Mostly, you begin to realize that your words weren’t meant to be theirs and vice versa. They are the echo of a tale that you lived through. Scars you’ve collected. Friendships that were alienated, and friendships that stayed. Your words are the stories that you’ve lived through and the quiet whisper that never ran, never wavered: with that, you arm yourself.

Nothing was wasted, see?

Isn’t that how our Father works? Isn’t that the process of redemption? I think of my time in the game and I want to mourn. It was wasted time, wasted energy, but I’m equipped with tools that I would’ve never otherwise had.

I know I make it sound perfectly wrapped and finished, but it’s not. You still get really afraid sometimes. Or at least, I do. I care what people think and I still feel the ache of not being enough sometimes. These words flow easily, but I know that I’ll have to rewrite them twenty times for it to even sink in. I really truly want to be loved and I still look in all the wrong places for it, but I’m learning.

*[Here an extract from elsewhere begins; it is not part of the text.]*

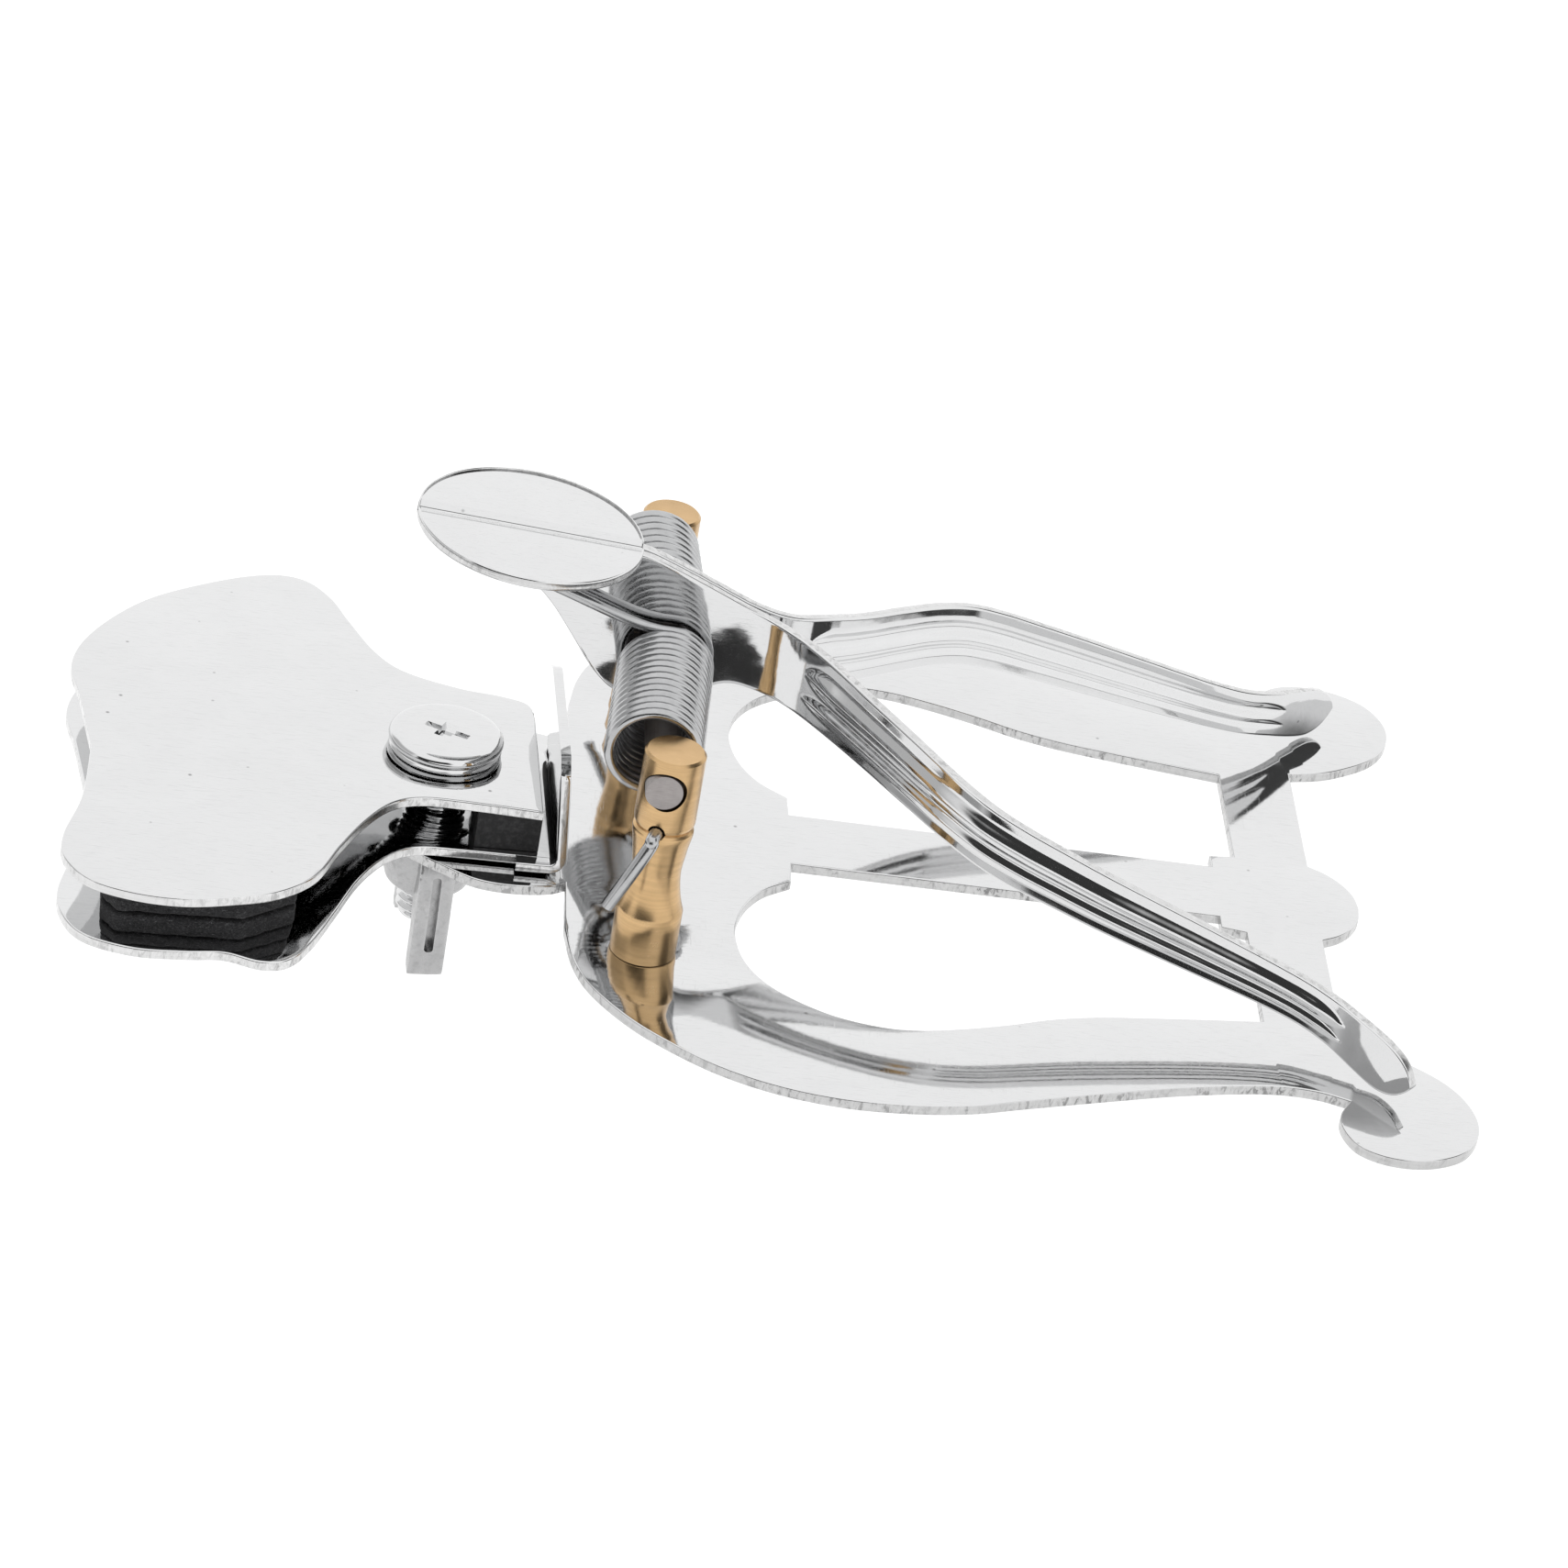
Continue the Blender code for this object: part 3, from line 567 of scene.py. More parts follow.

I’m learning that in the stillness of the mornings, when I drop all pretenses and I let myself be honest in the face of a Father who doesn’t flinch, I feel it…

I feel like I’m coming home.

I do not need to be more than I am called to be. I do not need to be her, or them, or anyone else.

Open enough to be honest.

Confident enough to change my mind.

Willing to be wrong, to ask for forgiveness, to take a step back, to love and be loved, but always, always to know who I am.

I have called you by name, you are mine.

These are the things I ask of my heart.

One thought on “THE GAME WITH NO WINNER

  1. Crying over here, Amy. This resonates so so deeply with my soul. Thank you for sharing.. words can’t express how grateful I am. Please please keep writing, we can’t get enough!